春である。
会社の近くに有名な女子大があるからか通りには新入生なのだろう女の子たちが、それこそ花びらのようにひらひらと舞うように歩いている。
普段なら弁当を求めるオジサンやキャリアなお姐さんたちで占められるコンビニも、そんな女子大生たちのおかげでまるで生協のようだ。
そのような女子大通りを、「思慮深そうに、デキるビジネスマン」ふうを装い、普段以上に眉間にしわを寄せて闊歩するスーツ姿のオジサンたち。 だがどうみたって鼻の下が高田純次である。
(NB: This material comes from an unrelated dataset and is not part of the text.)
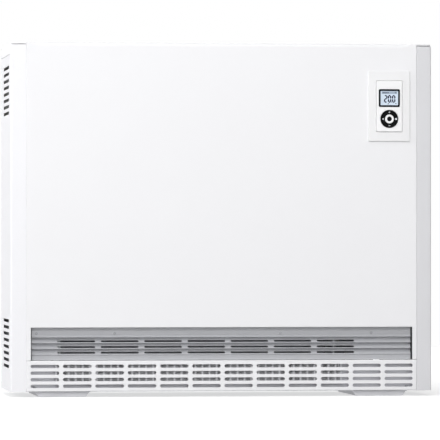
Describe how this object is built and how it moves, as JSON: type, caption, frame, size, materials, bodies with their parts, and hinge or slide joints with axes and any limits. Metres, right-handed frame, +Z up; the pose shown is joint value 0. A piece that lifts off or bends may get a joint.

ぼくもその中のひとりに違いないんだろうけど、さすがにこの歳になると20歳前後の女の子は「ひとりの女性」というよりは「娘」。
「もしあのとき子供を作っていればこのくらいかな?」
などと、少々複雑な思いすらある。 もし自分の娘だったら、こんな顔だったろうか? まてよ、こっちかもしんない。 いやいや、こっちのほうがいいな。 とだんだん妄想めいてくる。 そのうち、女の子のひとりから
「も、もしかして、お父さん・・・!?」
なんてことになったらどうしよう? と思う。しかもその娘、よりによってヤクザの愛人だったりするのだ。 20年ぶりの愛娘との出会い、しかしその感慨にふける猶予はない。 誰との子だったんだ? 的なことはさておき、ともかくヤクザと縁を切らせる方法について思案する。 やっぱり事務所に乗り込んでいって指を詰めるしかないんだろうか? 困ったなあ、と思う。 小指がなくなっちゃうと、ドラムスティックが握りにくくなってしまうのだ・・・
とここまで考えていたとき、小さな異変に気がつく。
コンビニのレジ前にたむろする女の子集団が、怪訝そうにこちらを見ていたのだ。 どうやらしばらくぼくの視線はその辺りに漂っていたらしい。
「い、いや、娘が・・・」
言い訳にならない言い訳を口ごもりながらバツ悪く、足早にコンビニから立ち去ろうとするぼくの背中に、店員の声がささる。
「お客さま、お弁当をお忘れですっ」
暖めてもらうんじゃなかった、と少し後悔するのだった。